PROBLEM TO SOLVE – Give back only the lines in the records below from the one with "Write part 2" to the one with "return (*c.tolist(), 1.0)", both inclusive, word for word.

DATA PROVIDED –

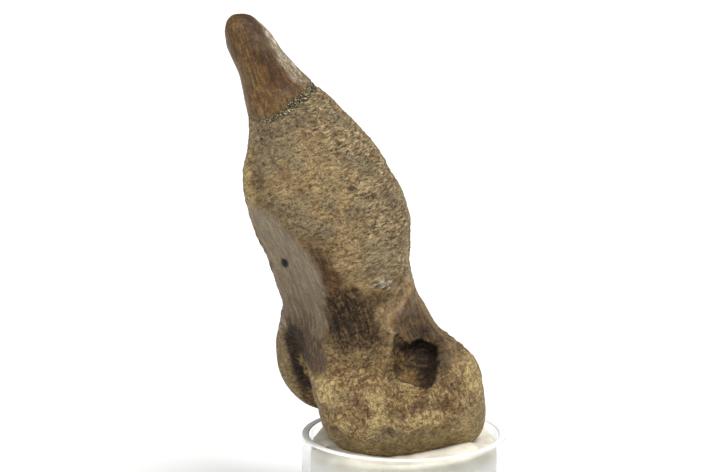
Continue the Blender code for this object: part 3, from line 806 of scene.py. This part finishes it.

* * *

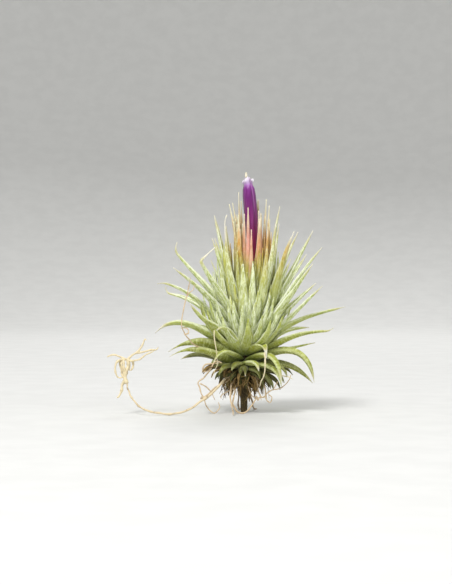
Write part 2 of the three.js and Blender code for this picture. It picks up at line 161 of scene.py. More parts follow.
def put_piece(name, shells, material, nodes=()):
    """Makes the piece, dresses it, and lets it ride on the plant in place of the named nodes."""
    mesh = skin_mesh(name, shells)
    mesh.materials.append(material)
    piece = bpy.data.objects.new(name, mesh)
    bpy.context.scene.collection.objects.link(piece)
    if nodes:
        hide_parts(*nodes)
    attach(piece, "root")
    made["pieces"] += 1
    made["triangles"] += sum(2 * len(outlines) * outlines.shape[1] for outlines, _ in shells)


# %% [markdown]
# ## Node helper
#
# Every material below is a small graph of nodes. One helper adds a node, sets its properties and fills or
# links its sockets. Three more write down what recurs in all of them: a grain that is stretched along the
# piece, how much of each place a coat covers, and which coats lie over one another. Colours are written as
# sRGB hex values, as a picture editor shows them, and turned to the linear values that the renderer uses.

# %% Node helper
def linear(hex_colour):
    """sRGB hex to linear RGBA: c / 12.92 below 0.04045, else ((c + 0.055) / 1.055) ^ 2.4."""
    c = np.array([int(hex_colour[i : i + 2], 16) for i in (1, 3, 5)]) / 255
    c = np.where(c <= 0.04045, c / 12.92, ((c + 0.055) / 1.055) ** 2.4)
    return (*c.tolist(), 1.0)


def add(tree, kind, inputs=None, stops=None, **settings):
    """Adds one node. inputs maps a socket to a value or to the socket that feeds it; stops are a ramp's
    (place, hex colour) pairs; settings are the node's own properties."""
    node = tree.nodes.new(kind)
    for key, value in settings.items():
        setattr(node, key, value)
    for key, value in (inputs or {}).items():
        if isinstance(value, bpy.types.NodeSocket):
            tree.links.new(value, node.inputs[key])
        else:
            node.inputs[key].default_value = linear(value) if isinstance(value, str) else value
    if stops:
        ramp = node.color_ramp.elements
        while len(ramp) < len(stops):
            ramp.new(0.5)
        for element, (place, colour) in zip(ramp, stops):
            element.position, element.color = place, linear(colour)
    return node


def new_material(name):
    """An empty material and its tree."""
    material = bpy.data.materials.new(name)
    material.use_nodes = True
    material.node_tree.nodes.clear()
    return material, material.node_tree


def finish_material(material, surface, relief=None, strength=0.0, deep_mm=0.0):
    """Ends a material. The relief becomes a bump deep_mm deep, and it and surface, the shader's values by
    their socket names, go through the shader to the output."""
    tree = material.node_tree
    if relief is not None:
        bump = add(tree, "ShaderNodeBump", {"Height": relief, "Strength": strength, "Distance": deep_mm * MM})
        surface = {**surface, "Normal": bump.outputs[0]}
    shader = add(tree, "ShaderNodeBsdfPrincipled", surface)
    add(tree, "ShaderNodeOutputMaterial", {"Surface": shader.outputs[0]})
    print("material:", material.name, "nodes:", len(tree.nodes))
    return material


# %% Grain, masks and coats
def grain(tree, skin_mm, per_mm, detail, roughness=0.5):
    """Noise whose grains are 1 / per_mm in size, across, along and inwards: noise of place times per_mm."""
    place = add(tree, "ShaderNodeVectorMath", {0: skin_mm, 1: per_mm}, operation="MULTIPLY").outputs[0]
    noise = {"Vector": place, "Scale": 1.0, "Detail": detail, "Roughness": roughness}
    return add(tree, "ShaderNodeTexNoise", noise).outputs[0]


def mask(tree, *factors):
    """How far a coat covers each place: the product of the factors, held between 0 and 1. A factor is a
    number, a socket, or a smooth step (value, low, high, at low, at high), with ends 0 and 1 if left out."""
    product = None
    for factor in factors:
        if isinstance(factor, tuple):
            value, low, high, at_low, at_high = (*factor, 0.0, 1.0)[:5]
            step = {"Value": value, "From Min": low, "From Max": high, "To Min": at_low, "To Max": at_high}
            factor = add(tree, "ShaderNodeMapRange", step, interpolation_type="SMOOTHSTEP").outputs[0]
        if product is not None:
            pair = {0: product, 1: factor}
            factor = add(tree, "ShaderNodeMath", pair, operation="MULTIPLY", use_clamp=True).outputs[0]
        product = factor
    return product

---

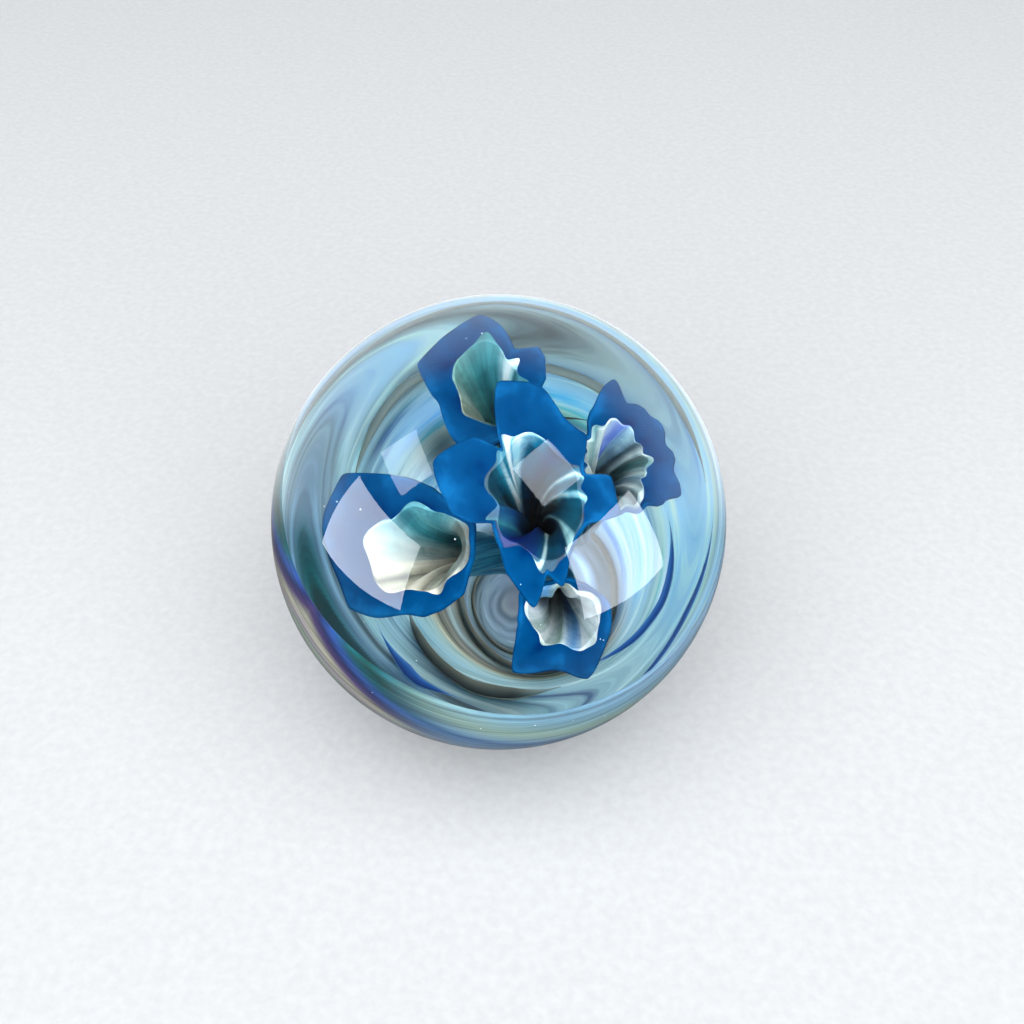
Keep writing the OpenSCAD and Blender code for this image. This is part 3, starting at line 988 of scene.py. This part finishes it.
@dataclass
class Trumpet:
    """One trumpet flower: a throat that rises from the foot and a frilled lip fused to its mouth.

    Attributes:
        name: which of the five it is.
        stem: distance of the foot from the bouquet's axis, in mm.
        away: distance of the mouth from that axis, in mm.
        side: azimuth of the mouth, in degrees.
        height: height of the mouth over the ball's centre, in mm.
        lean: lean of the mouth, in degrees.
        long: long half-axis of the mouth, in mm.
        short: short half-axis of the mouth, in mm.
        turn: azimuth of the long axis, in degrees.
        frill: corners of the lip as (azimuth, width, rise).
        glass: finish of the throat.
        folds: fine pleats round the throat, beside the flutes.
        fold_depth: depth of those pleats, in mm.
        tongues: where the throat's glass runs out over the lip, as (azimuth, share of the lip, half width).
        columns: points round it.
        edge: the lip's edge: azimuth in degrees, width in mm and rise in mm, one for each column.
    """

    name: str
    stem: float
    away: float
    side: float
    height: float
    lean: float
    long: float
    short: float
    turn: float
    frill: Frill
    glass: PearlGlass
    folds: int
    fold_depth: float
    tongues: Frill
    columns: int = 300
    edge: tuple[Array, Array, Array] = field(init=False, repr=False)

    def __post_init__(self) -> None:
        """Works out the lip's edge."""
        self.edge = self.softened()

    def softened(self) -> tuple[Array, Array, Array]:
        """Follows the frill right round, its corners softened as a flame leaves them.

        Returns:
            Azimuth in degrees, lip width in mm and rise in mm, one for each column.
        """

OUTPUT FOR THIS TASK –
Write part 2 of the three.js and Blender code for this picture. It picks up at line 161 of scene.py. More parts follow.
def put_piece(name, shells, material, nodes=()):
    """Makes the piece, dresses it, and lets it ride on the plant in place of the named nodes."""
    mesh = skin_mesh(name, shells)
    mesh.materials.append(material)
    piece = bpy.data.objects.new(name, mesh)
    bpy.context.scene.collection.objects.link(piece)
    if nodes:
        hide_parts(*nodes)
    attach(piece, "root")
    made["pieces"] += 1
    made["triangles"] += sum(2 * len(outlines) * outlines.shape[1] for outlines, _ in shells)


# %% [markdown]
# ## Node helper
#
# Every material below is a small graph of nodes. One helper adds a node, sets its properties and fills or
# links its sockets. Three more write down what recurs in all of them: a grain that is stretched along the
# piece, how much of each place a coat covers, and which coats lie over one another. Colours are written as
# sRGB hex values, as a picture editor shows them, and turned to the linear values that the renderer uses.

# %% Node helper
def linear(hex_colour):
    """sRGB hex to linear RGBA: c / 12.92 below 0.04045, else ((c + 0.055) / 1.055) ^ 2.4."""
    c = np.array([int(hex_colour[i : i + 2], 16) for i in (1, 3, 5)]) / 255
    c = np.where(c <= 0.04045, c / 12.92, ((c + 0.055) / 1.055) ** 2.4)
    return (*c.tolist(), 1.0)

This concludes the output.